# Job:
It is required that all of the data be written out exactly.

# Data segment:
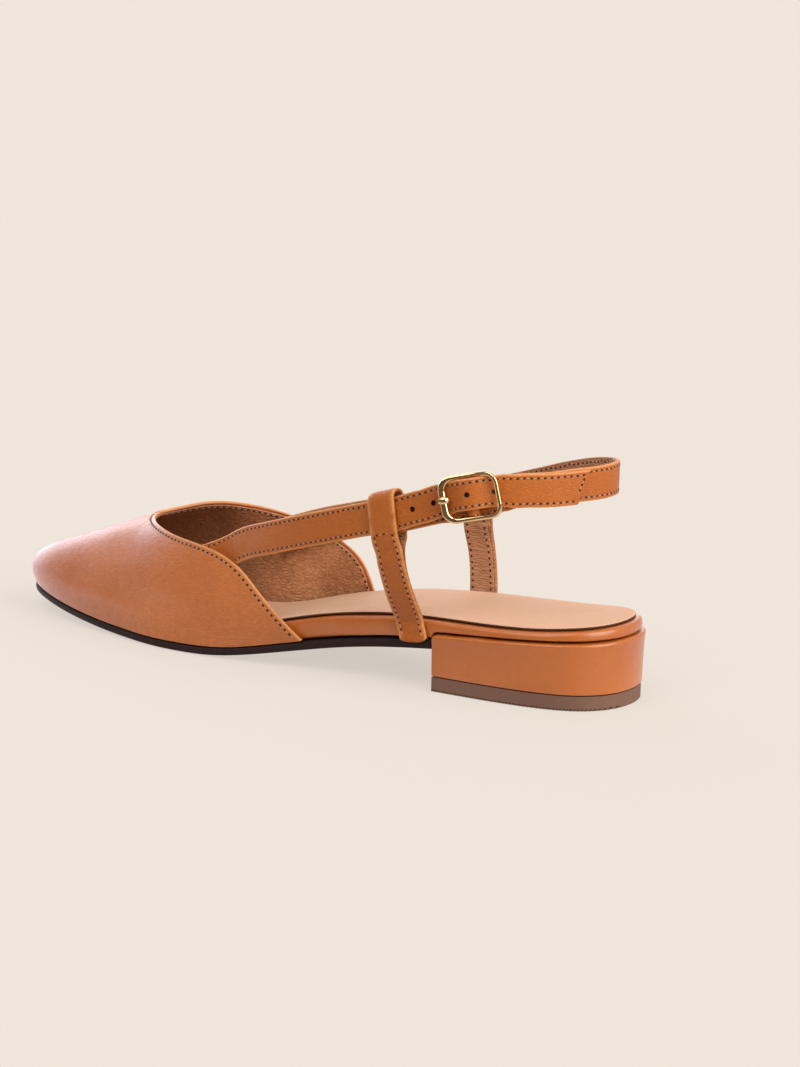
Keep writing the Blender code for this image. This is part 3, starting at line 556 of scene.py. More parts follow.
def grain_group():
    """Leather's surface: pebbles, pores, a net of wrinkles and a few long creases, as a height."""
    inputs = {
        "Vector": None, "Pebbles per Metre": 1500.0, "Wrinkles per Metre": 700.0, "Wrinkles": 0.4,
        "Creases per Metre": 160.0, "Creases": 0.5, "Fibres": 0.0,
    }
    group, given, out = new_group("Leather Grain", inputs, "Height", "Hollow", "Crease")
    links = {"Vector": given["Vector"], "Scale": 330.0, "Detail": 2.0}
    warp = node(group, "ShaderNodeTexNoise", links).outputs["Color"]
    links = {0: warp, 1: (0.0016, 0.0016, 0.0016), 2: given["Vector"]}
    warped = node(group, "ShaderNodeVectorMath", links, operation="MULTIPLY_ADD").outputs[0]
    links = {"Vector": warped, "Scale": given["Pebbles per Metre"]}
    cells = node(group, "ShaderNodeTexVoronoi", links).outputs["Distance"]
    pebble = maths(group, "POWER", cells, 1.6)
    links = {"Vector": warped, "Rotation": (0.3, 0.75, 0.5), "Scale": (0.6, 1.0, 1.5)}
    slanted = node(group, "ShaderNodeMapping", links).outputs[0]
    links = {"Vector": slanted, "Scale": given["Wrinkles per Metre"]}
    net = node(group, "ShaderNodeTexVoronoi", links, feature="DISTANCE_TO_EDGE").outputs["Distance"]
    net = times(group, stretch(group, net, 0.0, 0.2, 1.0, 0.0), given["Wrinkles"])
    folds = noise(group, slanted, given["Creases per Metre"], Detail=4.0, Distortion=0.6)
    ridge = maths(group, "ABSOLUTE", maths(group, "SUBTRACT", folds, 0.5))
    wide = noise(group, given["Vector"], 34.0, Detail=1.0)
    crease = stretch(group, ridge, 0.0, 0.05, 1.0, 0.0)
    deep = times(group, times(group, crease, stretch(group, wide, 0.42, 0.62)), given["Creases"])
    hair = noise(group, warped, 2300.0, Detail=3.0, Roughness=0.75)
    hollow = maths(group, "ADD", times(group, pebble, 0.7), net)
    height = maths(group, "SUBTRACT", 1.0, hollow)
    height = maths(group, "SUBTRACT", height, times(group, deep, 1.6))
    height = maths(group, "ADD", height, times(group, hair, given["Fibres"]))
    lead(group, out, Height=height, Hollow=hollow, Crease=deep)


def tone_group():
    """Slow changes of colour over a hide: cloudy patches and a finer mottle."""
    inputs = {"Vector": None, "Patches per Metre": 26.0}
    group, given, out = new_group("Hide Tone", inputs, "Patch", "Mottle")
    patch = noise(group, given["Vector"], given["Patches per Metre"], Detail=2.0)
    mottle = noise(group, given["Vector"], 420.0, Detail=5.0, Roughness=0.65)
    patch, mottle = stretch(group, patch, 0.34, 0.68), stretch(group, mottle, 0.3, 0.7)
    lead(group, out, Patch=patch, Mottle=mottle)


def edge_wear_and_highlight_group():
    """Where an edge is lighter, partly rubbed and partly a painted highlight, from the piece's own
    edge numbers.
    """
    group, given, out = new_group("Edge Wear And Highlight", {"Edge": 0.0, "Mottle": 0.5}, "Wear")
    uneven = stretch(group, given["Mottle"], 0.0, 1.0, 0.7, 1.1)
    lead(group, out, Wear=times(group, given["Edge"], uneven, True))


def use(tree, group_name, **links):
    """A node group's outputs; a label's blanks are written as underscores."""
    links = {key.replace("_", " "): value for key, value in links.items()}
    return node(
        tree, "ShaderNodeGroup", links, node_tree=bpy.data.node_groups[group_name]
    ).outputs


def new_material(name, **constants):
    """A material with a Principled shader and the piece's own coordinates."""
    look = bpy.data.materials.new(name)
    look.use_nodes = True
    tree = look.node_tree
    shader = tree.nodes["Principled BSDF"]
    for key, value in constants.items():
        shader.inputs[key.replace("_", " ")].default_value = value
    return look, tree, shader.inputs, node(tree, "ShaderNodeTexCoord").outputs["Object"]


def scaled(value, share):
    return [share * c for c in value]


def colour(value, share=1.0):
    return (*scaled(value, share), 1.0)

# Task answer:
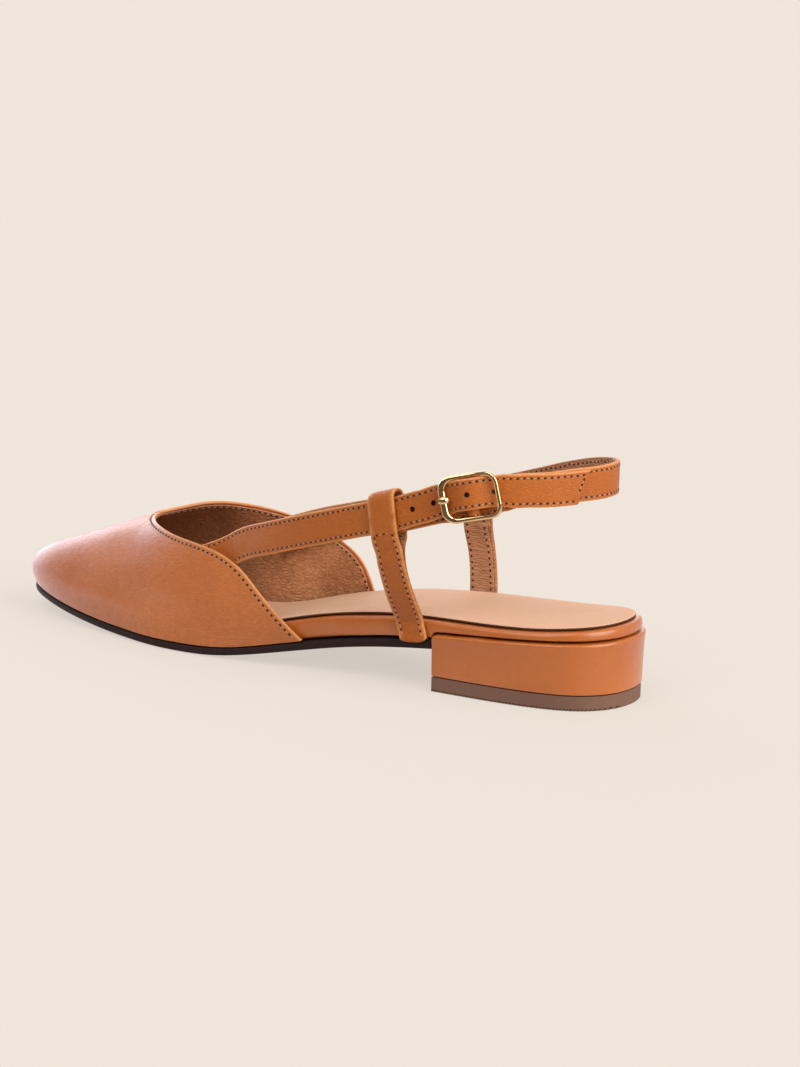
Keep writing the Blender code for this image. This is part 3, starting at line 556 of scene.py. More parts follow.
def grain_group():
    """Leather's surface: pebbles, pores, a net of wrinkles and a few long creases, as a height."""
    inputs = {
        "Vector": None, "Pebbles per Metre": 1500.0, "Wrinkles per Metre": 700.0, "Wrinkles": 0.4,
        "Creases per Metre": 160.0, "Creases": 0.5, "Fibres": 0.0,
    }
    group, given, out = new_group("Leather Grain", inputs, "Height", "Hollow", "Crease")
    links = {"Vector": given["Vector"], "Scale": 330.0, "Detail": 2.0}
    warp = node(group, "ShaderNodeTexNoise", links).outputs["Color"]
    links = {0: warp, 1: (0.0016, 0.0016, 0.0016), 2: given["Vector"]}
    warped = node(group, "ShaderNodeVectorMath", links, operation="MULTIPLY_ADD").outputs[0]
    links = {"Vector": warped, "Scale": given["Pebbles per Metre"]}
    cells = node(group, "ShaderNodeTexVoronoi", links).outputs["Distance"]
    pebble = maths(group, "POWER", cells, 1.6)
    links = {"Vector": warped, "Rotation": (0.3, 0.75, 0.5), "Scale": (0.6, 1.0, 1.5)}
    slanted = node(group, "ShaderNodeMapping", links).outputs[0]
    links = {"Vector": slanted, "Scale": given["Wrinkles per Metre"]}
    net = node(group, "ShaderNodeTexVoronoi", links, feature="DISTANCE_TO_EDGE").outputs["Distance"]
    net = times(group, stretch(group, net, 0.0, 0.2, 1.0, 0.0), given["Wrinkles"])
    folds = noise(group, slanted, given["Creases per Metre"], Detail=4.0, Distortion=0.6)
    ridge = maths(group, "ABSOLUTE", maths(group, "SUBTRACT", folds, 0.5))
    wide = noise(group, given["Vector"], 34.0, Detail=1.0)
    crease = stretch(group, ridge, 0.0, 0.05, 1.0, 0.0)
    deep = times(group, times(group, crease, stretch(group, wide, 0.42, 0.62)), given["Creases"])
    hair = noise(group, warped, 2300.0, Detail=3.0, Roughness=0.75)
    hollow = maths(group, "ADD", times(group, pebble, 0.7), net)
    height = maths(group, "SUBTRACT", 1.0, hollow)
    height = maths(group, "SUBTRACT", height, times(group, deep, 1.6))
    height = maths(group, "ADD", height, times(group, hair, given["Fibres"]))
    lead(group, out, Height=height, Hollow=hollow, Crease=deep)


def tone_group():
    """Slow changes of colour over a hide: cloudy patches and a finer mottle."""
    inputs = {"Vector": None, "Patches per Metre": 26.0}
    group, given, out = new_group("Hide Tone", inputs, "Patch", "Mottle")
    patch = noise(group, given["Vector"], given["Patches per Metre"], Detail=2.0)
    mottle = noise(group, given["Vector"], 420.0, Detail=5.0, Roughness=0.65)
    patch, mottle = stretch(group, patch, 0.34, 0.68), stretch(group, mottle, 0.3, 0.7)
    lead(group, out, Patch=patch, Mottle=mottle)


def edge_wear_and_highlight_group():
    """Where an edge is lighter, partly rubbed and partly a painted highlight, from the piece's own
    edge numbers.
    """
    group, given, out = new_group("Edge Wear And Highlight", {"Edge": 0.0, "Mottle": 0.5}, "Wear")
    uneven = stretch(group, given["Mottle"], 0.0, 1.0, 0.7, 1.1)
    lead(group, out, Wear=times(group, given["Edge"], uneven, True))


def use(tree, group_name, **links):
    """A node group's outputs; a label's blanks are written as underscores."""
    links = {key.replace("_", " "): value for key, value in links.items()}
    return node(
        tree, "ShaderNodeGroup", links, node_tree=bpy.data.node_groups[group_name]
    ).outputs


def new_material(name, **constants):
    """A material with a Principled shader and the piece's own coordinates."""
    look = bpy.data.materials.new(name)
    look.use_nodes = True
    tree = look.node_tree
    shader = tree.nodes["Principled BSDF"]
    for key, value in constants.items():
        shader.inputs[key.replace("_", " ")].default_value = value
    return look, tree, shader.inputs, node(tree, "ShaderNodeTexCoord").outputs["Object"]


def scaled(value, share):
    return [share * c for c in value]


def colour(value, share=1.0):
    return (*scaled(value, share), 1.0)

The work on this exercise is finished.